Astronauts eventually undertaking a Mars mission would be expected to spend two years or more in confined and harsh environments, so any changes in the brain and its behavior will be crucial to gauge before the journey.
Footage courtesy of ESA - European Space Agency
Non-stop jet lag
The lack of daylight when wintering in Antarctica can wreak havoc on the body clock, which uses daylight to maintain its 24-hour cycle. When daylight is removed, the body goes haywire.
“Your hormones start to get misplaced and this causes chaos switching you from Los Angeles to Timbuktu to Fiji time zones week by week,” says Kumar, who is also a research fellow at the University of Fribourg, Switzerland.

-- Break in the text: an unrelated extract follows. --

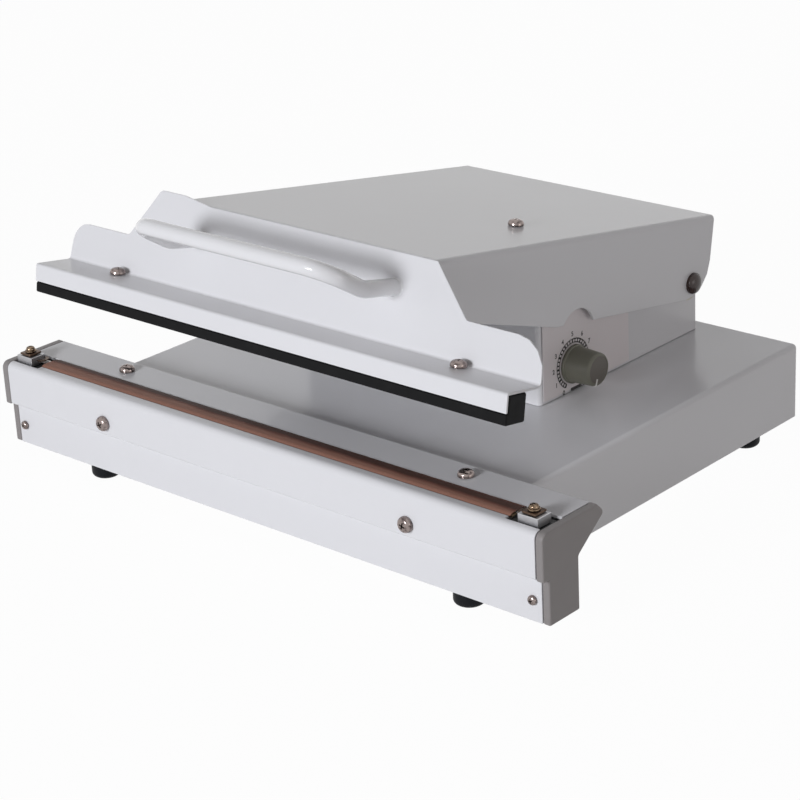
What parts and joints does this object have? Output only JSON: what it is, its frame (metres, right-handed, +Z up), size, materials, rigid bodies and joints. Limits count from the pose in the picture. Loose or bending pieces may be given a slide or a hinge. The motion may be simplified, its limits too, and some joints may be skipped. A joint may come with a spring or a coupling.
{
  "type": "heat sealer",
  "caption": "Table-top impulse heat sealer with a sprung lid, a long sealing bar, a bent tube handle and a timer knob on its side.",
  "frame": {"origin": "middle of the footprint, at the table that the feet stand on", "axes": "+X along the sealing bar towards the side with the timer knob, +Y from the sealing bar to the back, +Z up"},
  "size_m": [0.35, 0.2706, 0.1527],
  "materials": {
    "white_paint": "glossy white powder coat",
    "grey_plastic": "satin moulded grey plastic",
    "black_rubber": "black silicone and rubber",
    "bright_screw": "bright nickel plate",
    "glass_cloth": "brown coated glass cloth",
    "insulation": "tan insulating cloth",
    "element_alloy": "dull nickel-chrome ribbon",
    "aluminium": "mill finish",
    "black_plastic": "black moulded plastic",
    "brass": "dull brass",
    "zinc_steel": "zinc plated",
    "dial_foil": "printed grey-white foil",
    "knob_plastic": "dark olive grey plastic",
    "brown_plastic": "dark brown plastic",
    "circuit_board": "green board",
    "copper": "enamelled copper winding",
    "lamination": "varnished steel sheets",
    "nylon": "natural nylon"
  },
  "bodies": {
    "base": {"bar_frame": "white_paint", "base_cover": "white_paint", "bottom_plate": "zinc_steel", "core_bracket_left": "zinc_steel", "core_bracket_right": "zinc_steel", "deck_screw_left": "bright_screw", "deck_screw_right": "bright_screw", "dial_plate": "dial_foil", "end_cap_left": "grey_plastic", "end_cap_right": "grey_plastic", "foot_front_left": "black_rubber", "foot_front_right": "black_rubber", "foot_rear_left": "black_rubber", "foot_rear_right": "black_rubber", "front_panel_screw_left": "bright_screw", "front_panel_screw_right": "bright_screw", "glass_cloth_strip": "glass_cloth", "heating_element": "element_alloy", "hinge_bush_left": "nylon", "hinge_bush_right": "nylon", "housing_cover": "white_paint", "insulating_strip": "insulation", "lid_spring_left": "zinc_steel", "lid_spring_right": "zinc_steel", "lower_front_panel": "white_paint", "lower_panel_screw_left": "bright_screw", "lower_panel_screw_right": "bright_screw", "mains_inlet": "black_plastic", "microswitch_body": "black_plastic", "potentiometer": "zinc_steel", "sealing_bar_core": "aluminium", "terminal_block_left": "aluminium", "terminal_block_right": "aluminium", "terminal_insulator_left": "black_plastic", "terminal_insulator_right": "black_plastic", "terminal_screw_left": "brass", "terminal_screw_right": "brass", "terminal_washer_left": "brass", "terminal_washer_right": "brass", "timer_board": "circuit_board", "transformer_coil": "copper", "transformer_core": "lamination", "upper_front_panel": "white_paint"},
    "lid": {"lid_cover": "white_paint", "lid_screw": "bright_screw", "switch_striker": "zinc_steel", "jaw_plate": "white_paint", "pressing_rubber": "black_rubber", "rubber_carrier": "zinc_steel", "handle": "white_paint", "hinge_shaft": "zinc_steel", "ledge_screw_left": "bright_screw", "ledge_screw_right": "bright_screw", "handle_screw_left": "zinc_steel", "handle_screw_right": "zinc_steel", "pivot_cap_left": "brown_plastic", "pivot_cap_right": "brown_plastic"},
    "knob": {"time_knob": "knob_plastic", "timer_shaft": "brass"},
    "plunger": {"switch_plunger": "nylon"}
  },
  "joints": [
    {"name": "lid_hinge", "type": "hinge", "parent": "base", "child": "lid", "pos_m": [0, 0.11085, 0.0768], "axis": [1, 0, 0], "range_deg": [0, 9.65], "stiffness_Nm_per_rad": 30, "springref_deg": -4.58, "deforming": ["lid_spring_left", "lid_spring_right"]},
    {"name": "knob_turn", "type": "hinge", "parent": "base", "child": "knob", "pos_m": [0.09, 0.01735, 0.0625], "axis": [1, 0, 0], "range_deg": [-300, 0]},
    {"name": "switch_press", "type": "slide", "parent": "base", "child": "plunger", "axis": [0, 0, 1], "range_m": [-0.002, 0], "stiffness_N_per_m": 300, "springref_m": 0.002}
  ]
}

Such disruption can lead to people stopping eating and their brain no longer functioning effectively.
The conditions bring other problems: When placed in this stark, cold environment, the body becomes stressed and adapts to manage this – with dramatic consequences.
“When you confine people and put them in a stressed environment you see immune changes,” says Barratt. Astronauts are checked and quarantined prior to spaceflight to overcome this, but long-duration space flight could see new situations arising. “There are a lot of immune factors that change,” says Barratt.
Kumar has seen people’s health change dramatically over the Antarctic winter as their hearts struggle to cope and stress levels go up. He hopes to find out why this takes place and one day prevent it from happening. “That’s a major aim of Antarctic research,” says Kumar. “If we can find counter measures against both cognitive decline and physiological change that can be adapted to help people reach Mars.”
Gravity gets in the way
But one factor in space flight that’s missing in Antarctica is the lack of gravity. Two NASA astronauts are currently exploring the impact of zero gravity for long periods of time in a one year mission on the International Space Station (ISS), which began in March 2015. But with prolonged time in space comes greater risk, such as exposure to solar radiation, which makes Antarctica a safer – and closer – option for larger scale research.
Barratt formerly ran NASA’s human research program and the first of his two journeys into space was for just over six months. “There’s not a whole lot you can do to prepare for zero gravity,” he says.
In terms of preparation, Kumar thinks Antarctica may be enough. As he puts it: “Ultimately it’s the same as space – you have a small group of people stuck in a tin can.”